Postby modellingman » February 2nd, 2019, 6:57 pm

Mike4 wrote:
DiamondEcho wrote:In general terms, is the following permitted, or permitted unless the lease specifically precludes it?

Share of freeholder A owns flat 1, and lets it on an AST to tenant X
Share of freeholder A also owns flat 2, and later also lets it tenant X, who then sub-lets it to 'sub-tenant' Z



Not that I have any particular expertise in this subject in general terms, but one thing strikes me I think I read way back in TMF days in case it helps. I have in mind an AST can only be granted/be valid if the lessee is actually using the premises as their residence.

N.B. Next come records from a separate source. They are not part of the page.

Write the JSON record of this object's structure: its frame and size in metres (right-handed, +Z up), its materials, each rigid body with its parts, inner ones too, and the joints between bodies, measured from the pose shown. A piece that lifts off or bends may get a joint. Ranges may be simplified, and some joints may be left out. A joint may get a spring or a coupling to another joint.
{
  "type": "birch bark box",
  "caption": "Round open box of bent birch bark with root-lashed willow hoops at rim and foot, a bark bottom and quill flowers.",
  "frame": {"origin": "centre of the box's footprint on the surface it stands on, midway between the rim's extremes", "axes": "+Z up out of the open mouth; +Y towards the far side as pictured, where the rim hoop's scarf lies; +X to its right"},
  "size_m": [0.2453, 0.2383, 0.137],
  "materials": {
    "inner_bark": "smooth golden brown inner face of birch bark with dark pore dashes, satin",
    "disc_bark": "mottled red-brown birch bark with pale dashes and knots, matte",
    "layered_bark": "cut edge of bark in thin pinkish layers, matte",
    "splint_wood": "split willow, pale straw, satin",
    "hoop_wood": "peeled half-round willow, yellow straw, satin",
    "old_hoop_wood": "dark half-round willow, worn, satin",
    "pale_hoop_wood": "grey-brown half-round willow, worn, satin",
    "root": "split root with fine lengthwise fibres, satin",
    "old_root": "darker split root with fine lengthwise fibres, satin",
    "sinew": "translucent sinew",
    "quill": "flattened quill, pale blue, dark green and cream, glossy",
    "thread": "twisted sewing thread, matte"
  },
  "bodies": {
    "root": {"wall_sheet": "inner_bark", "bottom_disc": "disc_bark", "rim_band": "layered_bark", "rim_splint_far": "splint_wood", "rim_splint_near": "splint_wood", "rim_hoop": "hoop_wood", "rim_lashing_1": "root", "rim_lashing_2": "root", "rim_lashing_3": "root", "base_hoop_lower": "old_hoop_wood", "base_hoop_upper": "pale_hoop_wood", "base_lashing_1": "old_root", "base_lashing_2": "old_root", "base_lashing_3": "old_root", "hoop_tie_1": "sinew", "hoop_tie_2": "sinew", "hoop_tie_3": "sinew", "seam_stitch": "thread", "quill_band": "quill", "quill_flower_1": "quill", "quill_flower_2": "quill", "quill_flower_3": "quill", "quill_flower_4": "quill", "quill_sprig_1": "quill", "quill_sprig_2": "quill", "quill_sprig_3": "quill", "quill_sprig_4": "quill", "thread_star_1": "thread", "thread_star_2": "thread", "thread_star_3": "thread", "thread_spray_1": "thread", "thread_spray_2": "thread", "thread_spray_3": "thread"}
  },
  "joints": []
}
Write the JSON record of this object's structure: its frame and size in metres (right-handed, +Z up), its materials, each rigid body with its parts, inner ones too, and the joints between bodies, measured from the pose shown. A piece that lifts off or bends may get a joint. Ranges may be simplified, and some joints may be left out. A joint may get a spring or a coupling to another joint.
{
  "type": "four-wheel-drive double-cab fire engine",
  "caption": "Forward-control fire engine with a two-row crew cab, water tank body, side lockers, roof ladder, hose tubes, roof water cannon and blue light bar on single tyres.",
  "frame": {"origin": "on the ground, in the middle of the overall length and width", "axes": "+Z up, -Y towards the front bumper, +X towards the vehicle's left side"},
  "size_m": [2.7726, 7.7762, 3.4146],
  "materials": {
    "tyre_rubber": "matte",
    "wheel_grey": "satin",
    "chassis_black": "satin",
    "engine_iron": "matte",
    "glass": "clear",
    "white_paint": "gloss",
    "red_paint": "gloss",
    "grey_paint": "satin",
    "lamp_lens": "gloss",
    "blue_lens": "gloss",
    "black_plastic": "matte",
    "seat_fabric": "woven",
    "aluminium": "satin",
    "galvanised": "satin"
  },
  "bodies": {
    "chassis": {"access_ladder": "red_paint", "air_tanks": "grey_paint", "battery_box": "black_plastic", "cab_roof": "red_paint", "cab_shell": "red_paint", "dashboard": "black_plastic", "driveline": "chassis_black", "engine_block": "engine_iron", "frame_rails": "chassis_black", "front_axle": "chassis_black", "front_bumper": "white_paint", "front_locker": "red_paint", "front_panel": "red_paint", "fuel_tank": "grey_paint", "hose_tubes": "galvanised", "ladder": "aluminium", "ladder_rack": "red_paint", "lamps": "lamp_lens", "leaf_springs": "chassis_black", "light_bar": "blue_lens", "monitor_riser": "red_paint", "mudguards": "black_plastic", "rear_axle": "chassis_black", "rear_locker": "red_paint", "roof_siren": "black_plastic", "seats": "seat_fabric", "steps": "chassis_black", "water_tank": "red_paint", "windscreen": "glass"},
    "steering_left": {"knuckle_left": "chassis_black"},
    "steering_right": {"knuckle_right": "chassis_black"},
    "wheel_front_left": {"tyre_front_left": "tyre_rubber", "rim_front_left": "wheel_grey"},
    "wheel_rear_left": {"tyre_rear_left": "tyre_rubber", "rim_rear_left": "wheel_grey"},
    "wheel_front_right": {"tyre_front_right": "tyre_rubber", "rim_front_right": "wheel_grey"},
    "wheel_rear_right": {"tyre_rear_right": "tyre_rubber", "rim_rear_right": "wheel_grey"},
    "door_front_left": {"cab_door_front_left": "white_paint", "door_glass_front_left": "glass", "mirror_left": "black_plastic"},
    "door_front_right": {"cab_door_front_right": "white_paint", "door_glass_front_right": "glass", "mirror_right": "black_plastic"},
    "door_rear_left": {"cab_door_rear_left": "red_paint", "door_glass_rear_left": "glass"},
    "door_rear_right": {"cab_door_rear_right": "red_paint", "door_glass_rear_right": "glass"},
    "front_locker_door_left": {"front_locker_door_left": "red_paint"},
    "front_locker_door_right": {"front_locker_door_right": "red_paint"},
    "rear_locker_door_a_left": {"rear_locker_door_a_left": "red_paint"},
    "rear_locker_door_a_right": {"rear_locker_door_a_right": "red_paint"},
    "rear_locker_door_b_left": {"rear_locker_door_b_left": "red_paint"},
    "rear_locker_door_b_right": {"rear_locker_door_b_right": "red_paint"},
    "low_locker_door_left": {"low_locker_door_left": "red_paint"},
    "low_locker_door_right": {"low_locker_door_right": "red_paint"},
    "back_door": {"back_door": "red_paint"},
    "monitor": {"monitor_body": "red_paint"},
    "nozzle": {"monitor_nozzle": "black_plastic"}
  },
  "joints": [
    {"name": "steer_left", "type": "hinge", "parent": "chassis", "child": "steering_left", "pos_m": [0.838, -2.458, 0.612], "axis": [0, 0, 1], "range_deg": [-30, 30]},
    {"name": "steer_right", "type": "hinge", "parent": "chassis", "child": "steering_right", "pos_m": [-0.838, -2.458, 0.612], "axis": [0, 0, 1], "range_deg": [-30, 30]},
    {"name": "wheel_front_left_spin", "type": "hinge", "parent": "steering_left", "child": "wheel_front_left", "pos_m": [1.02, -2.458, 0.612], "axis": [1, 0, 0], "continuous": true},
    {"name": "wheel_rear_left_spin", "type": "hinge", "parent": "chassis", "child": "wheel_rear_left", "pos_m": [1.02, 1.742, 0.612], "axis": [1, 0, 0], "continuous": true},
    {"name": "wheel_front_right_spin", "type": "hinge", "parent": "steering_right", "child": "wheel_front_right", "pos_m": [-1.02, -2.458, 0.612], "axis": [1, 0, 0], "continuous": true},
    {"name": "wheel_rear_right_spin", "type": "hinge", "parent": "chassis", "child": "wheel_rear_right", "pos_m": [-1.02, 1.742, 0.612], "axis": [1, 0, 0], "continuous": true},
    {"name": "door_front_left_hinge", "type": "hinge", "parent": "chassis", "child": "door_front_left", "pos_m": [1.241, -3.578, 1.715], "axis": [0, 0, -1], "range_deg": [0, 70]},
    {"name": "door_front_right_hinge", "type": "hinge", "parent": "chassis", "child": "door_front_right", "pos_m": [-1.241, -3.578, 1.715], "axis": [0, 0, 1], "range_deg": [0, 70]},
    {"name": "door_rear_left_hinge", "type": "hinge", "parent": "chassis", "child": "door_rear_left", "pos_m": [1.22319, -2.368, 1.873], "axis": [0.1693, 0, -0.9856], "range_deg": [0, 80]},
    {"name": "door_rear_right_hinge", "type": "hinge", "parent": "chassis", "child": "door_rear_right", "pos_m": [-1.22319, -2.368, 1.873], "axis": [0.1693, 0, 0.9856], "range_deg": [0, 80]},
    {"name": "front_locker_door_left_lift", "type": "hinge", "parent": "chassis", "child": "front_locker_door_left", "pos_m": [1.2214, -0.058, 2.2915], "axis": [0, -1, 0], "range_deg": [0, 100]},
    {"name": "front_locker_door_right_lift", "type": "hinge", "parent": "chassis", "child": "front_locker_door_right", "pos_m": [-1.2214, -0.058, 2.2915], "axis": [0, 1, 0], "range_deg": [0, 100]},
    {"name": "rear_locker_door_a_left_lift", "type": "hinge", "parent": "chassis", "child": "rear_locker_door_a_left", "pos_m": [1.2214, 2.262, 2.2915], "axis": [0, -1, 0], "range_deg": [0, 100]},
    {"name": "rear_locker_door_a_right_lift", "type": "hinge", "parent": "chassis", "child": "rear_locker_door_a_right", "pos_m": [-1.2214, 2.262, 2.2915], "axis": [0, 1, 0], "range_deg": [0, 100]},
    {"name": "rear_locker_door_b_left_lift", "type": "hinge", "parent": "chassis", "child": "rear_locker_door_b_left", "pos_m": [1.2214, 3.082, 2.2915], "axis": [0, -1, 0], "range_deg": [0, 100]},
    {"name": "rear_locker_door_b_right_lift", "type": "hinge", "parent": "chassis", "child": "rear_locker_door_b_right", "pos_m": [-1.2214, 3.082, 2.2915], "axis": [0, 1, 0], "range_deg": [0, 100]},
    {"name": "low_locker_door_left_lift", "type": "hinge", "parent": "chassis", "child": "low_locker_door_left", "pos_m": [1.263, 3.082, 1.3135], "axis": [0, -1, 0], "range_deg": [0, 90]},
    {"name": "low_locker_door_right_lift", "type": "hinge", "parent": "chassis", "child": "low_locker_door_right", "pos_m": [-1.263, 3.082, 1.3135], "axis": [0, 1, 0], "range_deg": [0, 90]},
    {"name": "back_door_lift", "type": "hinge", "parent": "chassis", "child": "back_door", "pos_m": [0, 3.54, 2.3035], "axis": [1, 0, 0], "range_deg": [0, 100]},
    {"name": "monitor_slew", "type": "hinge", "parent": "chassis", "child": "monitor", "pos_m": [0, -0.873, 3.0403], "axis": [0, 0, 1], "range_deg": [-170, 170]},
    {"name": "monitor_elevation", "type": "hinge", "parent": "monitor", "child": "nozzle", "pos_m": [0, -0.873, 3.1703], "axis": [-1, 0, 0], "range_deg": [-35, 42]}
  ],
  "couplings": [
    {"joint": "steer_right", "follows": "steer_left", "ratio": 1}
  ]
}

If they are not living there, whatever the bits of paper might say, it isn't an AST so none of the usual protections for a tenant exist.

Maybe others here could confirm or deny this is correct. If correct this chap/chapesse cannot possibly enforce rights under both ASTs at once.

Edit to add:

I guess what I'm driving at is if you want to stop Owner A subletting both flats to the same person, and if the lease terms include the common term that subletting must be on an AST, then this could perhaps enable you to demonstrate he is in breach of one or the other of his long leases and must stop.


IANAL but I agree. Tenant X cannot have an AST for both flats 1 and 2 unless he is a joint tenant in at least one of them. The basic requirements of an assured tenancy (of which an AST is a specific type) are set out in Section 1(1) of the Housing Act 1988. The requirements are the tenant (or each joint tenant) must be an individual and the tenant (or at least one joint tenant) must occupy the rented property as his/her only or principal home.

If the contracts between A and X on the two flats have been constructed as ASTs then presumably at least one of them is invalid. So in addition to X not having the usual protections as a tenant, X also has no obligations to pay rent to A.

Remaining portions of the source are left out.